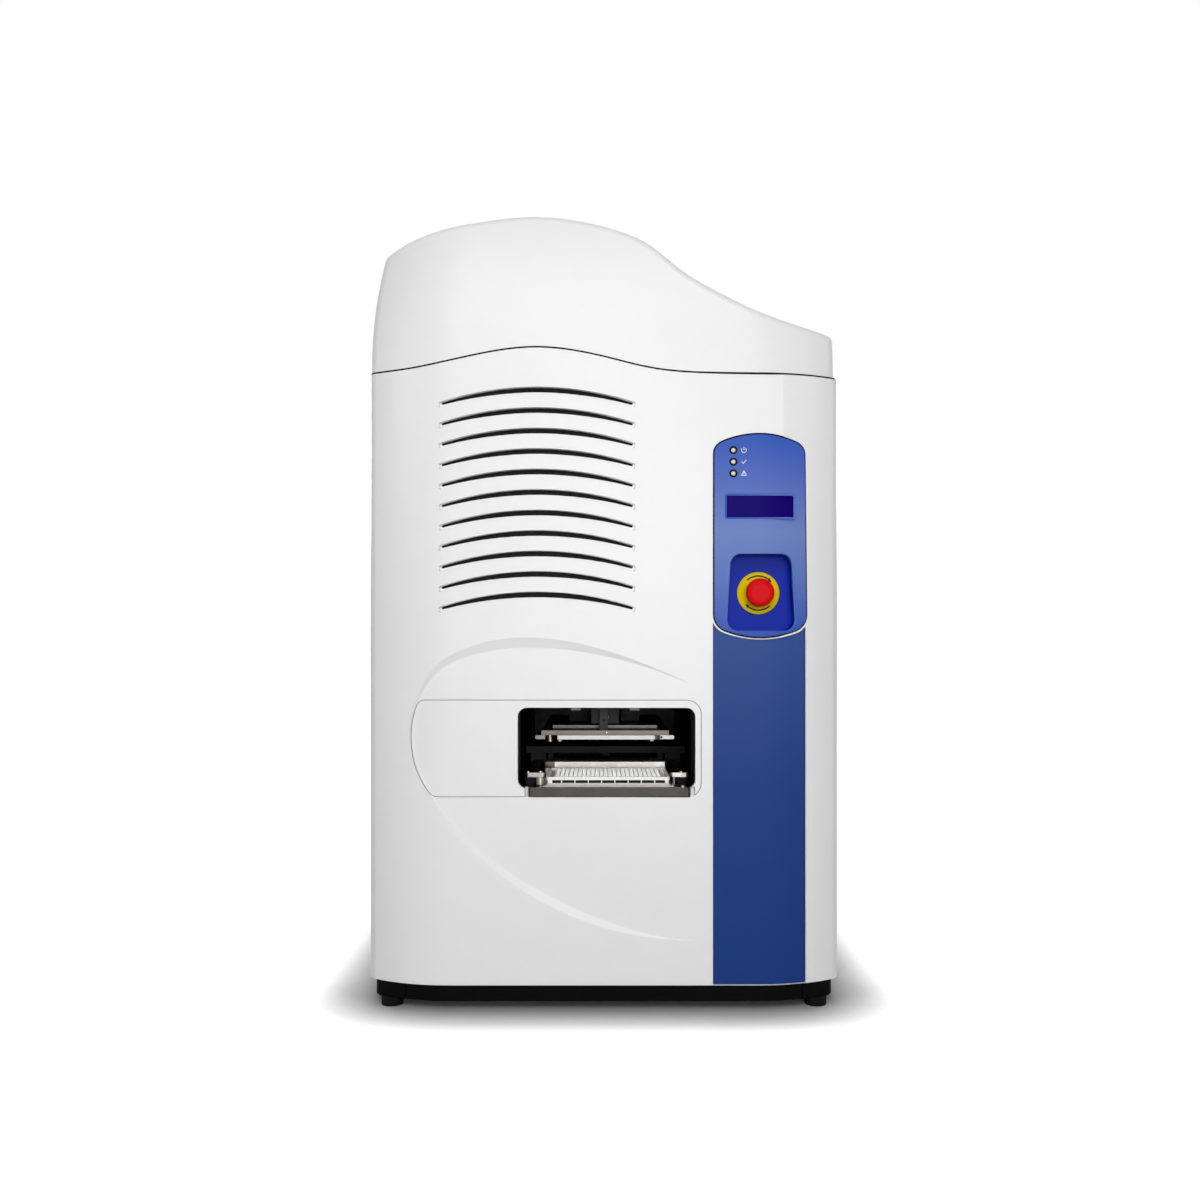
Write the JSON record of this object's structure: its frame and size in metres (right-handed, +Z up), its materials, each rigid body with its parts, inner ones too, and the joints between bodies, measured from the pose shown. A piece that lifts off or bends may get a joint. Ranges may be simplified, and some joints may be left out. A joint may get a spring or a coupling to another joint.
{
  "type": "liquid handling robot",
  "caption": "Bench-top acoustic liquid handler: tall white cabinet with a wave-shaped cover, louvres, blue control panel and a plate slot with two motor-driven plate stages.",
  "frame": {"origin": "centre of the footprint, on the bench under the feet", "axes": "+X to the right seen from the front, +Y back into the machine, +Z up"},
  "size_m": [0.48, 0.68, 0.805],
  "materials": {
    "white_shell": "fine satin moulded",
    "white_panel": "powder coat",
    "black_base": "matt",
    "black_rubber": "matt",
    "blue_panel": "satin",
    "blue_stripe": "satin",
    "display_glass": "gloss",
    "led_clear": "gloss",
    "stop_yellow": "satin",
    "stop_red": "satin",
    "black_plastic": "fine texture",
    "zinc_steel": "zinc plated",
    "frame_steel": "powder coat",
    "black_anodised": "black anodised",
    "clear_anodised": "clear anodised",
    "bronze_anodised": "bronze anodised",
    "polished_steel": "polished",
    "brass": "turned",
    "plate_plastic": "clear moulded",
    "foam_black": "open foam",
    "board_green": "solder mask",
    "bottle_plastic": "translucent"
  },
  "bodies": {
    "cabinet": {"access_bezel": "white_shell", "base_corners": "black_base", "base_plate": "frame_steel", "base_skirt": "black_base", "chamber_liner": "frame_steel", "chassis_frame": "frame_steel", "control_panel": "blue_panel", "controller_board": "board_green", "coupling_pump": "black_plastic", "cover_gasket": "black_rubber", "deck_plate": "black_anodised", "display_module": "display_glass", "door_cylinder": "clear_anodised", "door_guides": "black_anodised", "estop_bush": "black_plastic", "estop_legend": "stop_yellow", "fan_frames": "black_plastic", "fan_guards": "zinc_steel", "feet": "black_rubber", "fluid_bottle": "bottle_plastic", "front_fascia": "white_shell", "led_lenses": "led_clear", "left_side_panel": "white_panel", "panel_standoffs": "zinc_steel", "power_supply": "zinc_steel", "rear_connectors": "black_plastic", "rear_panel": "white_panel", "right_side_panel": "white_panel", "source_motor": "black_plastic", "source_rails": "black_anodised", "source_screw_mounts": "clear_anodised", "stripe_panel": "blue_stripe", "top_cover": "white_shell", "transducer": "clear_anodised", "upper_bridge": "black_anodised", "upper_motor": "black_plastic", "upper_rails": "polished_steel", "upper_screw_mounts": "clear_anodised", "vent_filter": "foam_black"},
    "source_stage": {"source_tray": "clear_anodised", "plate_nest": "black_anodised", "clamp_post": "polished_steel", "source_carriage": "black_anodised"},
    "plate": {"microplate": "plate_plastic"},
    "plate_clamp": {"clamp_lever": "clear_anodised"},
    "source_spindle": {"source_screw": "polished_steel"},
    "upper_stage": {"upper_carriage": "bronze_anodised", "upper_bearing_blocks": "polished_steel", "gripper_frame": "clear_anodised", "locating_plunger": "brass"},
    "left_jaw": {"gripper_jaw_left": "clear_anodised"},
    "right_jaw": {"gripper_jaw_right": "clear_anodised"},
    "upper_spindle": {"upper_screw": "polished_steel"},
    "door": {"access_door": "black_anodised", "door_rod": "polished_steel"},
    "stop_stem": {"estop_stem": "black_plastic"},
    "stop_head": {"estop_button": "stop_red"},
    "left_fan": {"fan_rotor_left": "black_plastic"},
    "right_fan": {"fan_rotor_right": "black_plastic"},
    "rocker": {"power_switch": "black_plastic"}
  },
  "joints": [
    {"name": "source_slide", "type": "slide", "parent": "cabinet", "child": "source_stage", "axis": [0, -1, 0], "range_m": [-0.06, 0.14]},
    {"name": "source_screw_spin", "type": "hinge", "parent": "cabinet", "child": "source_spindle", "pos_m": [0.0025, -0.04, 0.2055], "axis": [0, 1, 0], "range_deg": [-1100, 2540]},
    {"name": "plate_lift", "type": "slide", "parent": "source_stage", "child": "plate", "axis": [0, 0, 1], "range_m": [0, 0.025]},
    {"name": "clamp_pivot", "type": "hinge", "parent": "source_stage", "child": "plate_clamp", "pos_m": [-0.0662, -0.29, 0.231], "axis": [0, 0, 1], "range_deg": [0, 25], "stiffness_Nm_per_rad": 0.02, "springref_deg": -17.19},
    {"name": "upper_slide", "type": "slide", "parent": "cabinet", "child": "upper_stage", "axis": [0, -1, 0], "range_m": [0, 0.17]},
    {"name": "upper_screw_spin", "type": "hinge", "parent": "cabinet", "child": "upper_spindle", "pos_m": [0.0015, -0.04, 0.288], "axis": [0, 1, 0], "range_deg": [-20, 3080]},
    {"name": "jaw_left_slide", "type": "slide", "parent": "upper_stage", "child": "left_jaw", "axis": [-1, 0, 0], "range_m": [0, 0.004], "stiffness_N_per_m": 400, "springref_m": -0.002},
    {"name": "jaw_right_slide", "type": "slide", "parent": "upper_stage", "child": "right_jaw", "axis": [1, 0, 0], "range_m": [0, 0.004], "stiffness_N_per_m": 400, "springref_m": -0.002},
    {"name": "door_slide", "type": "slide", "parent": "cabinet", "child": "door", "axis": [0, 0, 1], "range_m": [-0.081, 0]},
    {"name": "stop_press", "type": "slide", "parent": "cabinet", "child": "stop_stem", "axis": [0, 1, 0], "range_m": [0, 0.004], "stiffness_N_per_m": 1500, "springref_m": -0.002},
    {"name": "stop_twist", "type": "hinge", "parent": "stop_stem", "child": "stop_head", "pos_m": [0.1574, -0.33, 0.4198], "axis": [0, 1, 0], "range_deg": [0, 45], "stiffness_Nm_per_rad": 0.03},
    {"name": "left_fan_spin", "type": "hinge", "parent": "cabinet", "child": "left_fan", "pos_m": [-0.062, 0.313, 0.52], "axis": [0, 1, 0], "continuous": true},
    {"name": "right_fan_spin", "type": "hinge", "parent": "cabinet", "child": "right_fan", "pos_m": [0.062, 0.313, 0.52], "axis": [0, 1, 0], "continuous": true},
    {"name": "rocker_tilt", "type": "hinge", "parent": "cabinet", "child": "rocker", "pos_m": [-0.118, 0.322, 0.092], "axis": [1, 0, 0], "range_deg": [0, 9]}
  ],
  "couplings": [
    {"joint": "source_screw_spin", "follows": "source_slide", "rad_per_m": 314.16},
    {"joint": "upper_screw_spin", "follows": "upper_slide", "rad_per_m": 314.16},
    {"joint": "jaw_right_slide", "follows": "jaw_left_slide", "ratio": 1}
  ]
}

┄┄┄┄┄┄

* REQUEST
Every line above should be written out again exactly as it stands.

* CORRECT RESULT
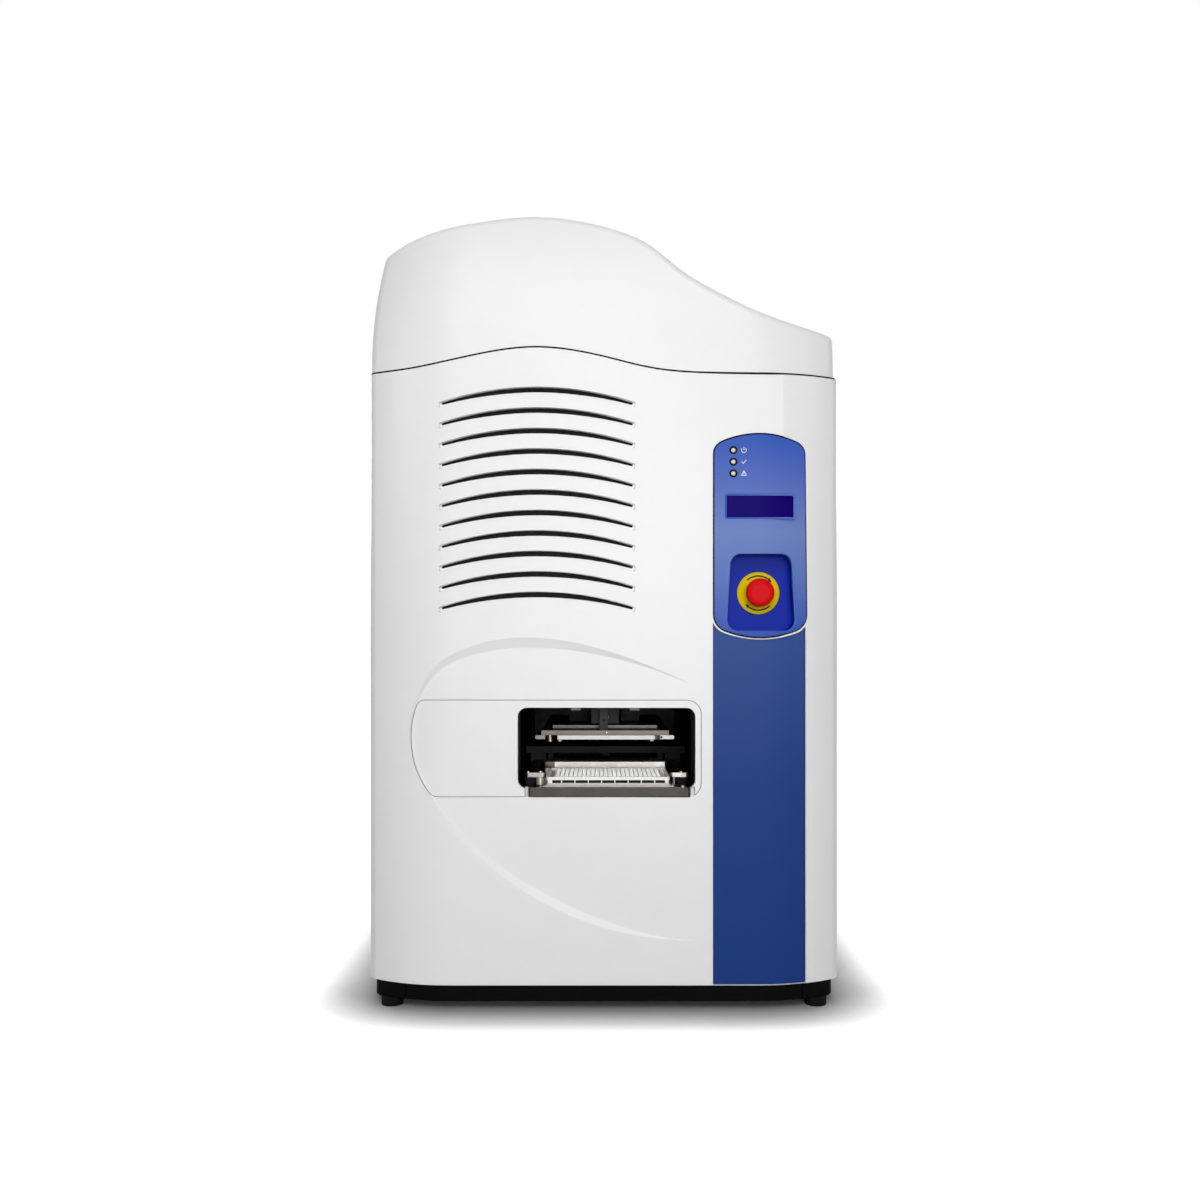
Write the JSON record of this object's structure: its frame and size in metres (right-handed, +Z up), its materials, each rigid body with its parts, inner ones too, and the joints between bodies, measured from the pose shown. A piece that lifts off or bends may get a joint. Ranges may be simplified, and some joints may be left out. A joint may get a spring or a coupling to another joint.
{
  "type": "liquid handling robot",
  "caption": "Bench-top acoustic liquid handler: tall white cabinet with a wave-shaped cover, louvres, blue control panel and a plate slot with two motor-driven plate stages.",
  "frame": {"origin": "centre of the footprint, on the bench under the feet", "axes": "+X to the right seen from the front, +Y back into the machine, +Z up"},
  "size_m": [0.48, 0.68, 0.805],
  "materials": {
    "white_shell": "fine satin moulded",
    "white_panel": "powder coat",
    "black_base": "matt",
    "black_rubber": "matt",
    "blue_panel": "satin",
    "blue_stripe": "satin",
    "display_glass": "gloss",
    "led_clear": "gloss",
    "stop_yellow": "satin",
    "stop_red": "satin",
    "black_plastic": "fine texture",
    "zinc_steel": "zinc plated",
    "frame_steel": "powder coat",
    "black_anodised": "black anodised",
    "clear_anodised": "clear anodised",
    "bronze_anodised": "bronze anodised",
    "polished_steel": "polished",
    "brass": "turned",
    "plate_plastic": "clear moulded",
    "foam_black": "open foam",
    "board_green": "solder mask",
    "bottle_plastic": "translucent"
  },
  "bodies": {
    "cabinet": {"access_bezel": "white_shell", "base_corners": "black_base", "base_plate": "frame_steel", "base_skirt": "black_base", "chamber_liner": "frame_steel", "chassis_frame": "frame_steel", "control_panel": "blue_panel", "controller_board": "board_green", "coupling_pump": "black_plastic", "cover_gasket": "black_rubber", "deck_plate": "black_anodised", "display_module": "display_glass", "door_cylinder": "clear_anodised", "door_guides": "black_anodised", "estop_bush": "black_plastic", "estop_legend": "stop_yellow", "fan_frames": "black_plastic", "fan_guards": "zinc_steel", "feet": "black_rubber", "fluid_bottle": "bottle_plastic", "front_fascia": "white_shell", "led_lenses": "led_clear", "left_side_panel": "white_panel", "panel_standoffs": "zinc_steel", "power_supply": "zinc_steel", "rear_connectors": "black_plastic", "rear_panel": "white_panel", "right_side_panel": "white_panel", "source_motor": "black_plastic", "source_rails": "black_anodised", "source_screw_mounts": "clear_anodised", "stripe_panel": "blue_stripe", "top_cover": "white_shell", "transducer": "clear_anodised", "upper_bridge": "black_anodised", "upper_motor": "black_plastic", "upper_rails": "polished_steel", "upper_screw_mounts": "clear_anodised", "vent_filter": "foam_black"},
    "source_stage": {"source_tray": "clear_anodised", "plate_nest": "black_anodised", "clamp_post": "polished_steel", "source_carriage": "black_anodised"},
    "plate": {"microplate": "plate_plastic"},
    "plate_clamp": {"clamp_lever": "clear_anodised"},
    "source_spindle": {"source_screw": "polished_steel"},
    "upper_stage": {"upper_carriage": "bronze_anodised", "upper_bearing_blocks": "polished_steel", "gripper_frame": "clear_anodised", "locating_plunger": "brass"},
    "left_jaw": {"gripper_jaw_left": "clear_anodised"},
    "right_jaw": {"gripper_jaw_right": "clear_anodised"},
    "upper_spindle": {"upper_screw": "polished_steel"},
    "door": {"access_door": "black_anodised", "door_rod": "polished_steel"},
    "stop_stem": {"estop_stem": "black_plastic"},
    "stop_head": {"estop_button": "stop_red"},
    "left_fan": {"fan_rotor_left": "black_plastic"},
    "right_fan": {"fan_rotor_right": "black_plastic"},
    "rocker": {"power_switch": "black_plastic"}
  },
  "joints": [
    {"name": "source_slide", "type": "slide", "parent": "cabinet", "child": "source_stage", "axis": [0, -1, 0], "range_m": [-0.06, 0.14]},
    {"name": "source_screw_spin", "type": "hinge", "parent": "cabinet", "child": "source_spindle", "pos_m": [0.0025, -0.04, 0.2055], "axis": [0, 1, 0], "range_deg": [-1100, 2540]},
    {"name": "plate_lift", "type": "slide", "parent": "source_stage", "child": "plate", "axis": [0, 0, 1], "range_m": [0, 0.025]},
    {"name": "clamp_pivot", "type": "hinge", "parent": "source_stage", "child": "plate_clamp", "pos_m": [-0.0662, -0.29, 0.231], "axis": [0, 0, 1], "range_deg": [0, 25], "stiffness_Nm_per_rad": 0.02, "springref_deg": -17.19},
    {"name": "upper_slide", "type": "slide", "parent": "cabinet", "child": "upper_stage", "axis": [0, -1, 0], "range_m": [0, 0.17]},
    {"name": "upper_screw_spin", "type": "hinge", "parent": "cabinet", "child": "upper_spindle", "pos_m": [0.0015, -0.04, 0.288], "axis": [0, 1, 0], "range_deg": [-20, 3080]},
    {"name": "jaw_left_slide", "type": "slide", "parent": "upper_stage", "child": "left_jaw", "axis": [-1, 0, 0], "range_m": [0, 0.004], "stiffness_N_per_m": 400, "springref_m": -0.002},
    {"name": "jaw_right_slide", "type": "slide", "parent": "upper_stage", "child": "right_jaw", "axis": [1, 0, 0], "range_m": [0, 0.004], "stiffness_N_per_m": 400, "springref_m": -0.002},
    {"name": "door_slide", "type": "slide", "parent": "cabinet", "child": "door", "axis": [0, 0, 1], "range_m": [-0.081, 0]},
    {"name": "stop_press", "type": "slide", "parent": "cabinet", "child": "stop_stem", "axis": [0, 1, 0], "range_m": [0, 0.004], "stiffness_N_per_m": 1500, "springref_m": -0.002},
    {"name": "stop_twist", "type": "hinge", "parent": "stop_stem", "child": "stop_head", "pos_m": [0.1574, -0.33, 0.4198], "axis": [0, 1, 0], "range_deg": [0, 45], "stiffness_Nm_per_rad": 0.03},
    {"name": "left_fan_spin", "type": "hinge", "parent": "cabinet", "child": "left_fan", "pos_m": [-0.062, 0.313, 0.52], "axis": [0, 1, 0], "continuous": true},
    {"name": "right_fan_spin", "type": "hinge", "parent": "cabinet", "child": "right_fan", "pos_m": [0.062, 0.313, 0.52], "axis": [0, 1, 0], "continuous": true},
    {"name": "rocker_tilt", "type": "hinge", "parent": "cabinet", "child": "rocker", "pos_m": [-0.118, 0.322, 0.092], "axis": [1, 0, 0], "range_deg": [0, 9]}
  ],
  "couplings": [
    {"joint": "source_screw_spin", "follows": "source_slide", "rad_per_m": 314.16},
    {"joint": "upper_screw_spin", "follows": "upper_slide", "rad_per_m": 314.16},
    {"joint": "jaw_right_slide", "follows": "jaw_left_slide", "ratio": 1}
  ]
}